With long winding gravel roads, forest tracks and back lanes as well as a touch of the chunkier stuff, you’ll want a capable trust-worthy gravel bike although you could certainly get away with something heavier duty (i.e. a mountain bike) if that’s what you have available to you.
Despite travelling through some pretty remote terrain, you’ll find plenty of resupply points as well as bothies, hostels and camp grounds to spend the night as well as of course an abundance of wild camping options. Being in the Scottish Highlands though, where weather can be notoriously savage, you’ll want to keep his one for the fairer summer months and probably still keep an eye on the forecast before you leave.
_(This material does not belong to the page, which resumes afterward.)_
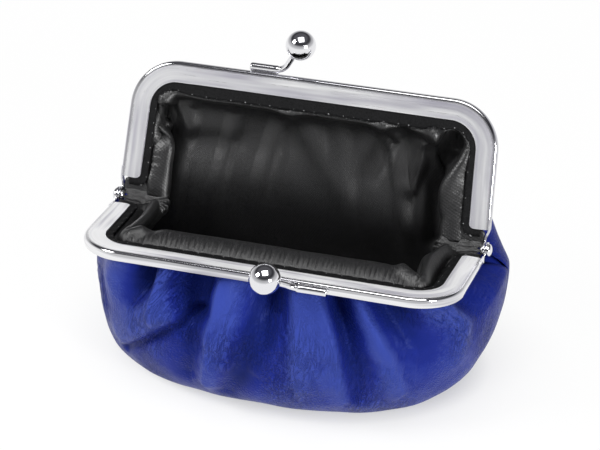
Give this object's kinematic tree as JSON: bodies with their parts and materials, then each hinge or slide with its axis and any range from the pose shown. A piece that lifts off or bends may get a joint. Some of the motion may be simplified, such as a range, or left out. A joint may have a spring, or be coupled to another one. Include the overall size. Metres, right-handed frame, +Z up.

Finishing in Glasgow, the Badger Divide lends itself nicely to connect with Second City Divide for the ambitious ‘Double Divide’.
Second City Divide
Rough Stuff of The North
400 miles / 5-8 days
There are certainly faster, more efficient ways to cycle between these two cities, but you’ll struggle to find a more rewarding one. Snaking through vast wind farms, large open grassy moorland, rocky bridleways and tarmac roads, the Second City Divide makes for a fantastically varied and challenging journey between Glasgow and Manchester.
Along the route, you’ll take in some of most iconic landscapes of The North, from Kielder Forest to the Yorkshire Dales and beyond, including a cheeky traverse over the top of Cross Fell, the highest point of the Pennines.
It’s a route that has been carefully constructed over several years of map inspection and reconnaissance missions which clearly shows with a great sense of flow and some of the best all road riding in the UK.
But it’s not a route to be taken lightly. It’s challenging at times steep and rocky and isolated so it’s definitely one best suited to those with a bit of prior bikepacking experience, a bike that rides confidently off road and a good level of fitness. There are great transport links at both ends and at stages throughout which makes it logistically a lot simpler and meaning there is no reason why Second City Divide can’t be broken up into smaller weekend strike missions.
The Old Chalk Way loosely follows England’s oldest road, an old trading link between South Coast and North Sea as a newly established route designed specifically for gravel bikes. The terrain here is mixed but not technical, with wide hard packed gravel, grassy byways and chalk double track and forest fire roads following a route steeped in history as it takes in some of the most important historical sites of the south of England.
There are train links close to the start and finish points as well as countless opportunities to bail out along the way which makes this a great opportunity to break up into smaller sections and its close proximity to London make it an ideal option for the weekend warrior without bags of time to commit to something longer.
While a gravel bike suits the non-technical mixed terrain, there’s no reason why you couldn’t ride a range of bikes here, from an allroad option with 35+mm tyres to a mountain bike with far more rubber.
The only loop in this roundup, the East Devon Trail is a fantastic new bikepacking offering from Katherine Moore with a focus on local wildlife.
This is a hilly and often overlooked part of Devon. Connecting bridleways and forest tracks around this Area of Natural Beauty you’ll want some tyres with a bit of grip to see you through but as with all of these anything on the spectrum between gravel bike and mountain bike will do just fine.
With wildlife viewing a central focus, riders are encouraged to pack their binoculars for the journey as the route passes by several nature reserves and bird hides along the way.
Conveniently reaching over the border in Dorset, the East Devon Trail makes the ideal linking route to the Old Chalk Way for those riding from Exeter or just looking to extend their ride.
Trans Cambrian Way
The Heart of Mid-Wales
100 miles / 2-4 days
Often overlooked by the national park status of the Brecon Beacons and Snowdonia, the Cambrian mountains of Mid Wales are the focal point of some of the most remote landscapes in the UK.
Heading west out of the Welsh border market town of Knighton, unsurprisingly there’s a fair bit of climbing to be done across the Trans Cambrian Way heading to the mouth of the river Dyfi on the Irish Sea.
Expect singletrack forest trails, quiet lanes, reservoirs, bothies, river crossings and epic night skies. A mountain bike is likely to be the best tool for the job here, but a sturdy gravel bike with an acceptance regarding hike-a-bike will do just fine.
As much of this route travels through pretty remote landscapes you’ll need to be strategic with your resupply points making sure to make the most of shops, pubs and cafes when the opportunity arises.
The route suggestions above are just a starting point. To browse more bikepacking routes in the UK, head over to komoot where you’ll find a plethora of alternative options.
It is worth noting that the estimated times are just a very rough guide and totally reliant on fitness levels and desired riding style. Some will be happy for riding upwards of 12 hours a day while others might want to ride for just a few hours. How long and how you want to ride is down to you – that’s the beauty of bikepacking!